They are showing up here in Northeast GA.
Get over here.
Armadillos are no longer plentiful in TX as they once were.
They became road kill—and these days, I hardly ever see on—dead or alive.
“We have no way to know for sure,” Andrews said.
Ab absurdo = Modern science!!!
The animal doesn’t look so bad, but that shell thingie looks like a giant locust. *JUST* the pocketbook for spring, NOT!
Why did the chicken cross the road?
To prove to the armadillo it could be done.
Regards,
Raven6
Not to worry, they are just a food source along the imigration highway........
It has always been my understanding that all armadillos are born dead by the side of the road.
Armadillos have moved northward and spread for decades now. When I was a kid, they were not common in North Texas. Yes, I am old.
As for armadillos being roadkill, there’s a biological reason why they’re often smashed. The armadillo instinctively jumps vertically when frightened. Their eyesight isn’t good, and when they see headlights closing in on them, they jump rather than run, thus putting themselves in line for a fatal collision with the front of the vehicle.
No, that doesn’t explain their propensity for crossing roads. There’s probably a lesson here about contentment, staying in the pasture where your burrow is.
There used to be a pet shop in Denver that had these from time to time.
“One” of anything does NOT a pattern make...
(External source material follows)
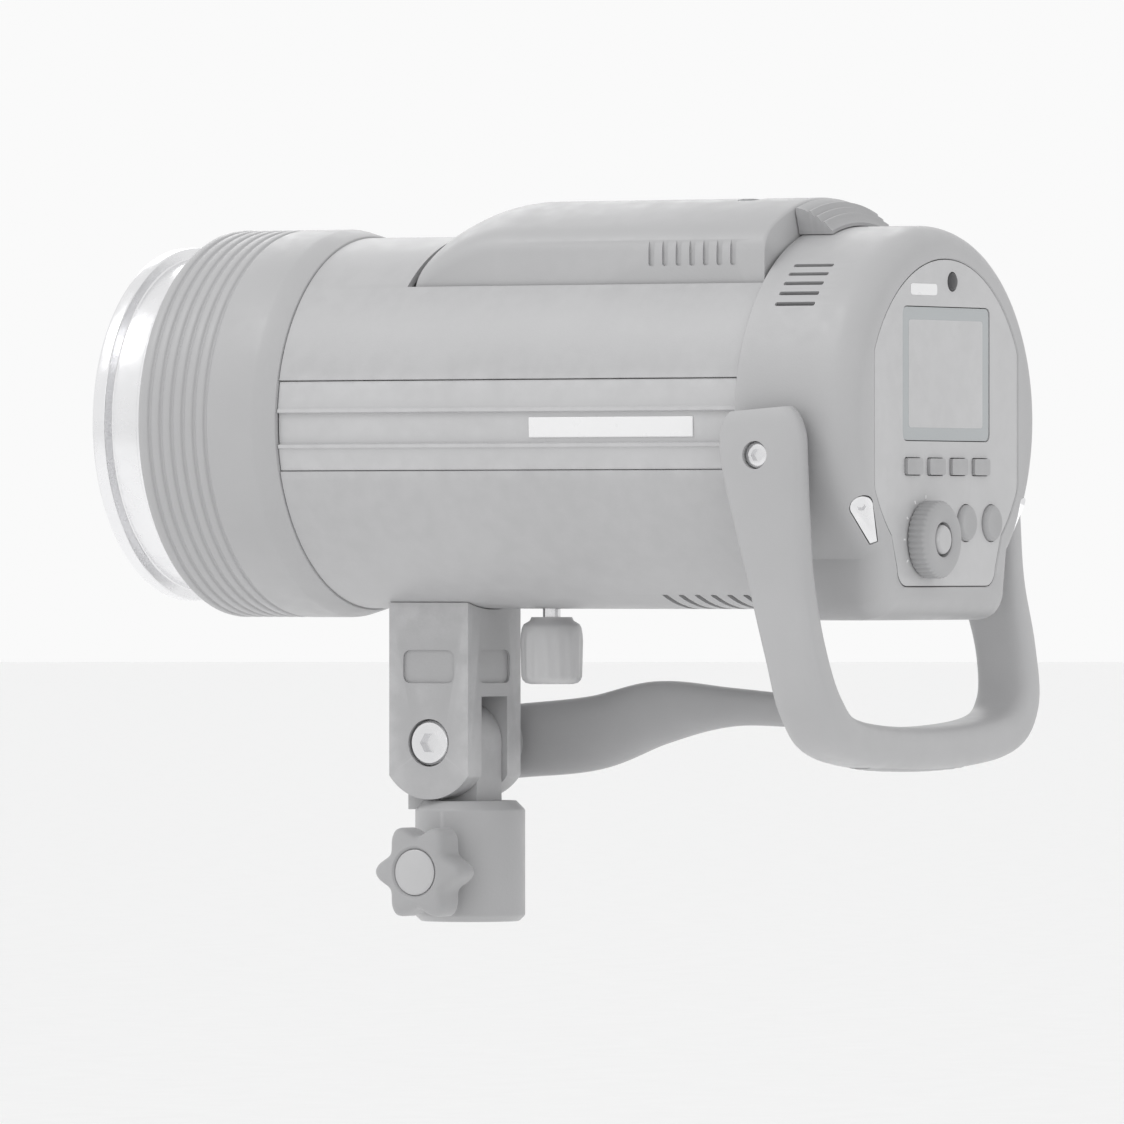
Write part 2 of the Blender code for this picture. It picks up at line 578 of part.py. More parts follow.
# ---- head: rear housing and controls -----------------------------------------------------
def housing_outline(inset, half_x=1.0):
    """Round crown and flat base, drawn in by an inset and no wider than half_x each side."""
    foot_x, corner = 0.0440 - inset, 0.0060
    base = HOUSING_FLAT + inset
    points = arc(HOUSING_R - inset, -46, 226, 24)
    points += arc(corner, 180, 270, 3, (-foot_x + corner, base + corner))
    points += arc(corner, 270, 360, 3, (foot_x - corner, base + corner))
    return [(max(-half_x, min(half_x, x)), AXIS_Z + z) for x, z in points]


def barrel_side_opening(radius):
    """The round opening towards the barrel, with a point for each one of the housing's outline."""
    return arc(radius, -46, 226, 24, (0.0, AXIS_Z)) + arc(radius, 234, 306, 7, (0.0, AXIS_Z))


def rear_housing(mats, head):
    loops = []
    y0, y1 = HOUSING_Y
    for inset, y, half_x in (
            (0.0, y0, 1.0), (0.0, y1 - 0.0100, 1.0), (0.0012, y1 - 0.0055, 1.0), (0.0036, y1 - 0.0022, 1.0),
            (0.0075, y1, 1.0), (PANEL_INSET, y1, PANEL_HALF_X), (PANEL_INSET, y1 - 0.0040, PANEL_HALF_X),
            (0.0045, y1 - 0.0065, 1.0), (WALL, y1 - 0.0110, 1.0), (WALL, y0 + 0.0030, 1.0)):
        loops.append([Vector((x, y, z)) for x, z in housing_outline(inset, half_x)])
    for y in (y0 + 0.0030, y0):
        loops.append([Vector((x, y, z)) for x, z in barrel_side_opening(BARREL_R - 0.0045)])
    ports = block((-0.08, -0.0500), (0.1470, 0.1670), (AXIS_Z + 0.0110, AXIS_Z + 0.0270))
    grip_screws = rod(0.0025, X, -0.08, 0.08, at_axis(0, GRIP_Y, GRIP_SCREW_Z), 14)
    pockets = [drop(side, GAP, -0.0033, 0.0080) for side in (1, -1)]
    solid("rear_housing", skin(loops, closed=True), mats["shell"], cuts=(ports, grip_screws, *pockets),
          parent=head)


def rear_panel(mats, head):
    outline = housing_outline(PANEL_INSET + GAP, PANEL_HALF_X - GAP)
    through = (PANEL_Y[0] - 0.01, PANEL_Y[1] + 0.01)
    cuts = [
        block((-0.0292, 0.0292), through, (AXIS_Z - 0.0072, AXIS_Z + 0.0372)),
        rod(0.0079, Y, *through, at_axis(DIAL_X, 0, DIAL_Z), 20),
        rod(0.0033, Y, *through, at_axis(SENSOR[0], 0, SENSOR[1]), 14),
    ]
    for x in BUTTON_X:
        cuts.append(prism(rounded(0.0055, 0.0030, 0.0010, (x, AXIS_Z + BUTTON_Z)), Y, *through))
    for x in KEY_X:
        cuts.append(rod(0.0063, Y, *through, at_axis(x, 0, KEY_Z), 16))
    solid("rear_panel", prism(outline, Y, *PANEL_Y), mats["panel"], cuts=cuts, parent=head)
    back, face = PANEL_Y[0] + 0.0003, PANEL_Y[1]
    window = block((-0.0289, 0.0289), (back, face - 0.0003), (AXIS_Z - 0.0069, AXIS_Z + 0.0369))
    solid("display_window", window, mats["display"], parent=head)
    lens = [(0.0030, back), (0.0030, face + 0.0001), (0.0018, face + 0.0008)]
    solid("sensor_window", turned(lens, Y, at_axis(SENSOR[0], 0, SENSOR[1]), 14), mats["display"],
          parent=head)


def controls(mats, head):
    """Keys, dial and the button in its middle; each starts behind the panel and stands proud of it."""
    back, face = PANEL_Y[0] - 0.0048, PANEL_Y[1]
    for i, x in enumerate(BUTTON_X):
        outline = rounded(0.0052, 0.0027, 0.0009, (x, AXIS_Z + BUTTON_Z))
        solid(f"function_button_{i + 1}", prism(outline, Y, back, face + 0.0011), mats["rubber"],
              origin=at_axis(x, face, BUTTON_Z), parent=head)
    for name, x in (("test_button", KEY_X[1]), ("power_button", KEY_X[0])):
        profile = [(0.0060, back), (0.0060, face + 0.0009), (0.0052, face + 0.0017)]
        solid(name, turned(profile, Y, at_axis(x, 0, KEY_Z), 16), mats["rubber"],
              origin=at_axis(x, face, KEY_Z), parent=head)
    centre = at_axis(DIAL_X, 0, DIAL_Z)
    shaft, skirt, top = 0.0075, face + 0.0004, face + 0.0073
    profile = [(0.0058, 0.1650), (shaft, 0.1650), (shaft, skirt), (DIAL_R, skirt), (DIAL_R, top - 0.0010),
               (DIAL_R - 0.0012, top), (0.0058, top)]
    solid("select_dial", turned(profile, Y, centre, 24, closed=True), mats["rubber"],
          origin=at_axis(DIAL_X, face, DIAL_Z), parent=head)
    profile = [(0.0030, 0.1655), (0.0030, skirt), (0.0049, skirt), (0.0049, top - 0.0005),
               (0.0042, top + 0.0004)]
    solid("set_button", turned(profile, Y, centre, 20), mats["panel"],
          origin=at_axis(DIAL_X, top, DIAL_Z), parent=head)


def ports(mats, head):
    """Jack block in the left wall, under a hinged rubber flap."""
    body = block((-0.0585, -0.0500), (0.1474, 0.1666), (AXIS_Z + 0.0114, AXIS_Z + 0.0266))
    jacks = [rod(0.0018, X, -0.07, -0.0520, (0, y, AXIS_Z + 0.0190), 14) for y in (0.1520, 0.1570)]
    jacks.append(block((-0.07, -0.0530), (0.1615, 0.1647), (AXIS_Z + 0.0145, AXIS_Z + 0.0235)))
    solid("port_block", body, mats["fan"], cuts=jacks, parent=head)
    flap = prism(sector(0.0660, HOUSING_R + GAP, 180 - 28, 180 - 7, 8), Y, 0.1455, 0.1685)
    edge = math.radians(152)
    hinge = at_axis(0.0655 * math.cos(edge), 0.1570, 0.0655 * math.sin(edge))
    solid("port_cover", flap, mats["rubber"], origin=hinge, parent=head)


def battery(mats, head):
    y0, y1 = BATTERY_Y

    def outline(crown):
        wide = math.degrees(math.acos(BATTERY_HALF_X / crown))
        edge = [(BATTERY_HALF_X, BATTERY_FLOOR + 0.0020), *arc(crown, wide, 180 - wide, 14),
                (-BATTERY_HALF_X, BATTERY_FLOOR + 0.0020), (-BATTERY_HALF_X + 0.0020, BATTERY_FLOOR),
                (BATTERY_HALF_X - 0.0020, BATTERY_FLOOR)]
        return [(x, AXIS_Z + z) for x, z in edge]

    rise = BATTERY_R - BARREL_R
    stations = [(BARREL_R + rise * math.sin(math.pi / 2 * t) ** 0.8, y0 + BATTERY_SLOPE * t)
                for t in (0.0, 0.06, 0.15, 0.3, 0.5, 0.75, 1.0)]
    stations.append((BATTERY_R, y1))
    loops = [[Vector((x, y, z)) for x, z in outline(crown)] for crown, y in stations]
    solid("battery_pack", skin(loops), mats["shell"],
          cuts=(block((-0.0150, 0.0150), (y0 + 0.0100, y0 + 0.0280),
                      (AXIS_Z + 0.02, AXIS_Z + BATTERY_FLOOR + 0.0040)),),
          origin=at_axis(0, (y0 + y1) / 2, BATTERY_FLOOR), parent=head)
    solid("battery_contacts", block((-0.0140, 0.0140), (y0 + 0.0110, y0 + 0.0270),
                                    (AXIS_Z + BATTERY_FLOOR + 0.0001, AXIS_Z + BATTERY_FLOOR + 0.0035)),
          mats["gold"], parent=head)
    loops = [[Vector((x, y, z)) for x, z in sector(crown, HOUSING_R + GAP, 72, 108, 8)]
             for crown, y in ((BATTERY_R, LATCH_Y[0]), (BATTERY_R - 0.0012, LATCH_Y[0] + 0.0022),
                              (HOUSING_R + 0.0016, LATCH_Y[1]))]
    solid("battery_latch", skin(loops), mats["rubber"], origin=at_axis(0, 0.1470, 0.0690), parent=head)


# ---- head: grip --------------------------------------------------------------------------
# centre line of one arm, down to the middle of the bar: (x, y, height about the axis, width)
GRIP_ROUTE = ((GRIP_X, 0.1540, 0.0030, 0.0320), (GRIP_X, 0.1555, -0.0150, 0.0305),
              (GRIP_X, 0.1585, -0.0350, 0.0262), (GRIP_X, 0.1620, -0.0550, 0.0220),
              (GRIP_X, 0.1668, -0.0760, 0.0198), (0.0655, 0.1700, -0.0945, 0.0205),
              (0.0490, 0.1702, -0.1050, 0.0210), (0.0, 0.1690, -0.1085, 0.0220))
GRIP_DEPTH = (0.0112, 0.0150)   # thickness at the arms' roots and at the bar
GRIP_PAD_DROP = 0.0066          # from the bar's centre line to the pad's


def grip_line(steps):
    """Points on the grip's centre line from one root to the other, each with its width."""
    half = [(at_axis(x, y, z), w) for x, y, z, w in GRIP_ROUTE]
    whole = half + [(Vector((-p.x, p.y, p.z)), w) for p, w in half[-2::-1]]
    path = smooth_path([p for p, w in whole], steps)
    widths = smooth_path([Vector((w, 0, 0)) for p, w in whole], steps)
    return path, [w.x for w in widths]


def grip(mats, head):
    path, widths = grip_line(2)
    sizes = []
    for point, width in zip(path, widths):
        low = min(1.0, max(0.0, (AXIS_Z - 0.050 - point.z) / 0.05))
        sizes.append((width, GRIP_DEPTH[0] + (GRIP_DEPTH[1] - GRIP_DEPTH[0]) * low))
    sizes[0] = sizes[-1] = (0.0230, 0.0070)
    holes = []
    for side in (1, -1):
        centre = at_axis(0, GRIP_Y, GRIP_SCREW_Z)
        holes.append(rod(0.0025, side * X, 0.060, 0.085, centre, 14))
        holes.append(rod(0.0046, side * X, 0.0720, 0.085, centre, 18))
    pad_path = [p - Vector((0, 0, GRIP_PAD_DROP)) for p in grip_line(8)[0] if abs(p.x) < 0.036]
    recess = sweep(pad_path, [(0.0146, 0.0026)] * len(pad_path), Y, 8)
    solid("grip_handle", sweep(path, sizes, Y, 10), mats["shell"], cuts=(*holes, recess), parent=head)
    for side, name in ((1, "grip_screw_right"), (-1, "grip_screw_left")):
        profile = [(0.0022, 0.0600), (0.0022, 0.0723), (0.0042, 0.0723), (0.0042, 0.0745)]
        centre = at_axis(0, GRIP_Y, GRIP_SCREW_Z)
        solid(name, turned(profile, side * X, centre, 18), mats["steel"], parent=head)
    pad = sweep(pad_path[1:-1], [(0.0138, 0.0018)] * (len(pad_path) - 2), Y, 8)
    solid("grip_pad", pad, mats["rubber"], parent=head)


# ---- head: case screws -------------------------------------------------------------------
CASE_SCREW = (0.0490, -0.0027, -0.0335)     # across, behind the rear rim's face, about the optical axis
CASE_SCREW_R = 0.0038                       # round upper end of the head
CASE_SCREW_SPAN = (-0.0060, 0.0080)         # centre of that end and the tip, measured downwards
CASE_SCREW_TIP = 0.0012                     # half the tip's width
CASE_SCREW_LEAN = math.radians(54)          # how far the heads face outwards


def drop(side, margin, low, top):
    """A drop-shaped block on the rear rim's shoulder, round above and narrow below."""
    x, y, z = CASE_SCREW
    out = Vector((side * x, 0, z)).normalized()
    normal = out * math.sin(CASE_SCREW_LEAN) + Y * math.cos(CASE_SCREW_LEAN)
    down = Vector((side * z, 0, -x)).normalized()
    across = normal.cross(down)
    centre = at_axis(side * x, HOUSING_Y[1] + y, z)
    head_at, tip_at = CASE_SCREW_SPAN
    tip = CASE_SCREW_TIP + margin
    outline = [(a, head_at - b) for a, b in arc(CASE_SCREW_R + margin, -20, 200, 8)]
    outline += [(-tip, tip_at + margin), (tip, tip_at + margin)]
    return skin([[centre + across * a + down * b + normal * height for a, b in outline]
                 for height in (low, top)])


def case_screws(mats, head):
    """Bright drop-shaped screws, each in a pocket on the rear rim."""
    for side, name in ((1, "case_screw_right"), (-1, "case_screw_left")):
        solid(name, drop(side, 0.0, -0.0030, 0.0007), mats["steel"], parent=head)


def main():
    for obj in list(bpy.data.objects):
        bpy.data.objects.remove(obj)
    mats = make_materials()
    head = bpy.data.objects.new("head_pivot", None)
    head.location = PIVOT
    bpy.context.collection.objects.link(head)
    stand_receiver(mats)
    stand_lock(mats)
    for make in (neck, tilt_bolt, tilt_lever, umbrella_lock, barrel, battery_tray, collar, bayonet_ring,
                 mount_lock, front_plate, flash_unit, electronics, fan, rear_housing, rear_panel,
                 controls, ports, battery, grip, case_screws):
        make(mats, head)


main()
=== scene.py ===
"""Looks of a monolight studio strobe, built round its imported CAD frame.

Metres, +Z up, the flash end faces -Y and the control panel +Y. Places and sizes are read from the
frame's nodes; each visible node gets a finely modelled piece in its stead, and hidden nodes keep
their shape and get a material. Heights called z in the head are about the optical axis.
"""

import json
import math

import bmesh
import bpy
from mathutils import Matrix, Vector


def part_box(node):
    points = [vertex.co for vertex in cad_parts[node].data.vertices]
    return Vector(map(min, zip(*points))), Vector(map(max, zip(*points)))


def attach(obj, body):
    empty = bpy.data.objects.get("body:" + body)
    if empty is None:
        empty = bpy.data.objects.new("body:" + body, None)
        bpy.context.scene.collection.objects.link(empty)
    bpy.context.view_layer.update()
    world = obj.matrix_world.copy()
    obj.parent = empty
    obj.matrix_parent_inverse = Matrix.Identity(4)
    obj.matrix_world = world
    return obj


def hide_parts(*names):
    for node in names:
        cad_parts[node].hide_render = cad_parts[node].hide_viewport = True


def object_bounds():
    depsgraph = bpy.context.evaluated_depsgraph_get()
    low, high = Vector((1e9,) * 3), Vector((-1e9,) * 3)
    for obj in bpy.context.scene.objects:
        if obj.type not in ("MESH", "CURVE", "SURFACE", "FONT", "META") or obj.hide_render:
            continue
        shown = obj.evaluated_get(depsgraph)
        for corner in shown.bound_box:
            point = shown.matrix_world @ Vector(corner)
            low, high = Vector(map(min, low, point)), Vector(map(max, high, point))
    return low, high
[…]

We’re getting them in MO now...It used to be they were confined to southern MO, but now I’ve seen dead ones within 20 miles of my home (I’m in western MO, about an hour from KC).
From yahoo search:
Armadillos are often used in the study of leprosy, since they, along with mangabey monkeys, rabbits and mice (on their footpads), are among the few known non-human animal species that can contract the disease systemically. They are particularly susceptible due to their unusually low body temperature, which is hospitable to the leprosy bacterium, Mycobacterium leprae. (The leprosy bacterium is difficult to culture and armadillos have a body temperature of 34 °C, similar to human skin.)
http://en.wikipedia.org/wiki/Armadillo
[May 4, 2007] Armadillos in Texas and Louisiana have been found to carry the leprosy bacteria. Nobody is quite sure why they are infected, but it’s possible that ...
associatedcontent.com/.../armadillos_and_leprosy_.html
------------------------ Pa: What's fer supper....Ma !?
------------------------- Ma: HOOVER HOG , Pa !!
Missouri Dept of Conservation told me dillos spotted first in the early 80s in southern Mo. have been slowly migrating North ever since. (Black Bear have returned to South and some Middle Missouri parts too, more recently)
This morning I watched in disgust as three buzzards had breakfast on the armadillo my dog killed night before last. Not a pleasant way to start the day.